Kelima pola ini bekerja seperti “kode tersembunyi” dalam sistem kognitif kita, mempengaruhi keputusan tanpa kita sadari. Otak, yang masih membawa warisan evolusi Zaman Batu, terus memprioritaskan keamanan, kepastian, dan kenyamanan instan.
Sayangnya, dunia modern menuntut kemampuan adaptasi yang lebih tinggi: bekerja dengan tenggat waktu ketat, mengambil keputusan berbasis informasi kompleks, dan mengelola gangguan digital tanpa henti. Ketidaksesuaian antara cara kerja otak dan tuntutan lingkungan inilah yang membuat menunda-nunda menjadi masalah sistemik, bukan sekadar kelemahan individu.
Pentingnya Melatih Delayed Gratification
Menariknya, penelitian juga menunjukkan bahwa menyadari keberadaan pola-pola ini dapat mengubah cara kita merespons dorongan menunda. Misalnya, individu dengan ketakutan akan kegagalan dapat dilatih untuk mengubah kerangka berpikirnya: melihat tugas sebagai eksperimen, bukan ujian harga diri.
Mereka yang bergulat dengan kebutuhan akan kepuasan instan dapat menggunakan teknik “delayed gratification” — melatih otak untuk menikmati penundaan kecil demi hadiah yang lebih besar di masa depan. Sedangkan bagi mereka yang terjebak pada bias optimisme waktu, strategi visualisasi masa depan, di mana seseorang memproyeksikan konsekuensi nyata dari menunda, terbukti efektif.

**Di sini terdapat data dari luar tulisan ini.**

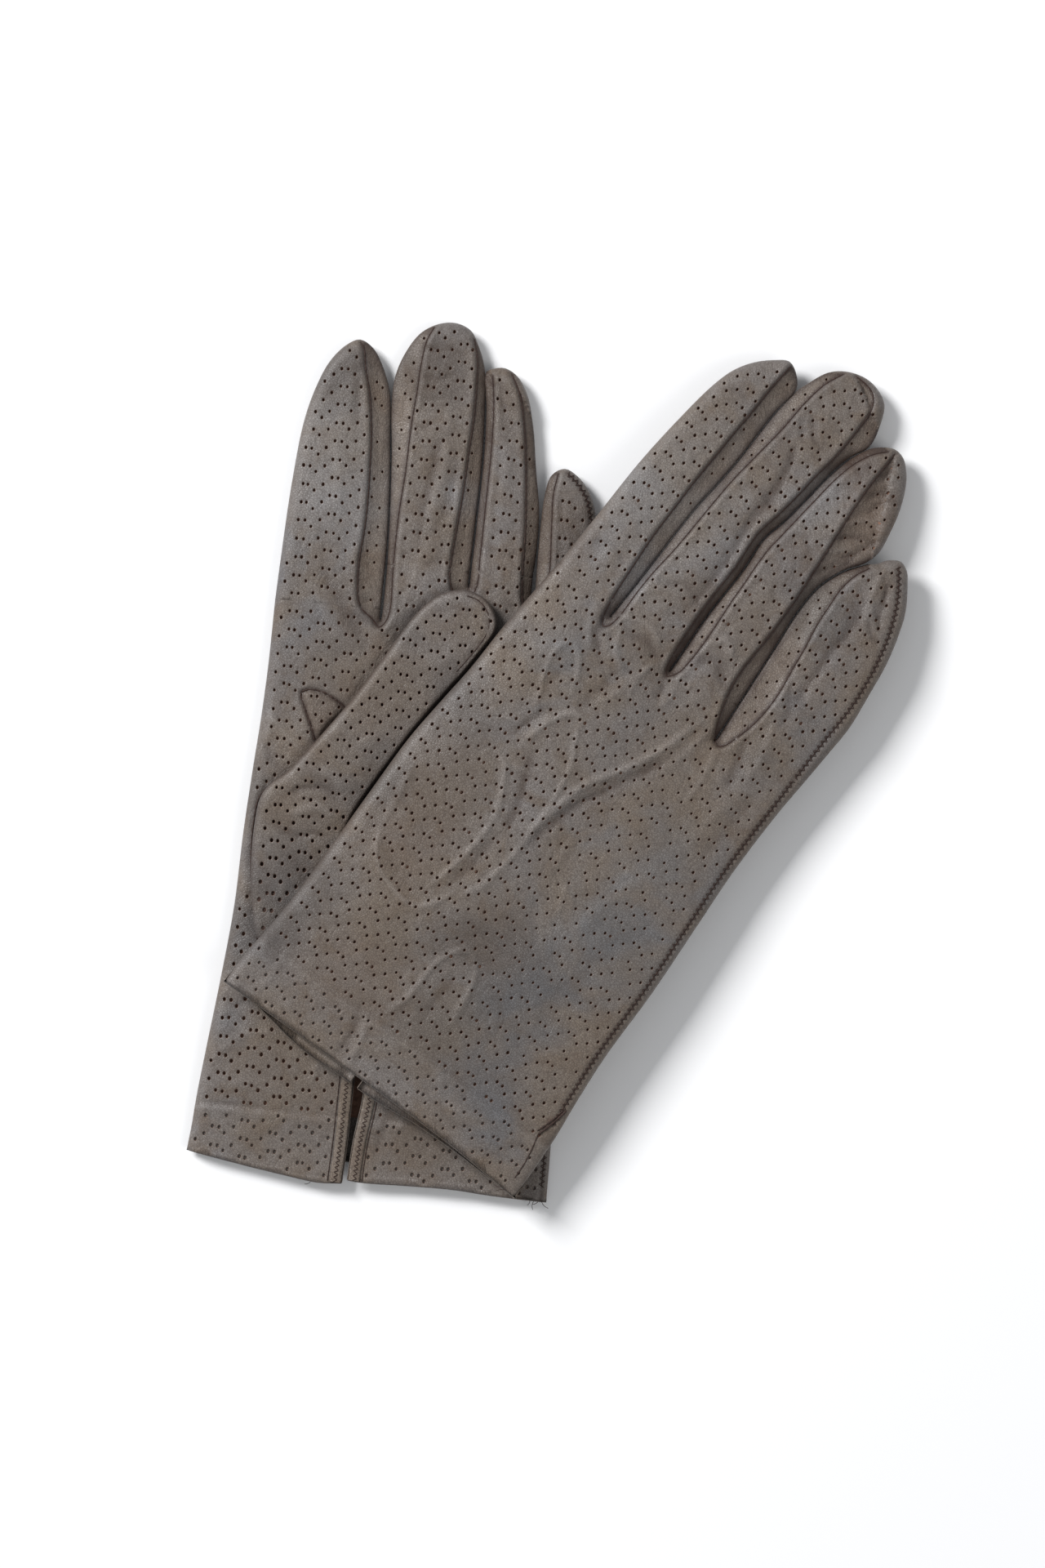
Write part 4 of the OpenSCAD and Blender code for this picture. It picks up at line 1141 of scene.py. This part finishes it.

Intinya, untuk mengatasi penundaan bukan soal memaksa diri menjadi lebih disiplin semata, melainkan memahami bahwa otak kita sedang menjalankan algoritma psikologis tertentu. Kita perlu merancang lingkungan, kebiasaan, dan strategi yang sesuai dengan cara otak bereaksi terhadap stres, ketidakpastian, dan godaan. Misalnya, memecah tugas besar menjadi unit-unit kecil dapat mengurangi kecemasan dan memberi otak rasa pencapaian cepat.
Membatasi distraksi digital dengan aturan waktu tertentu juga membantu menyeimbangkan sistem dopamin yang terlalu mudah terpicu. Di sisi lain, teknik mindfulness dapat membantu mengelola emosi negatif tanpa harus melarikan diri melalui penundaan.
Kita hidup di era di mana kecepatan informasi melampaui kemampuan otak manusia untuk memprosesnya. Setiap hari kita dibombardir oleh notifikasi, email, pesan, dan konten visual yang bersaing merebut perhatian. Dalam konteks ini, menunda-nunda bukanlah tanda kelemahan personal, melainkan konsekuensi alami dari otak yang berevolusi di dunia yang jauh lebih sederhana.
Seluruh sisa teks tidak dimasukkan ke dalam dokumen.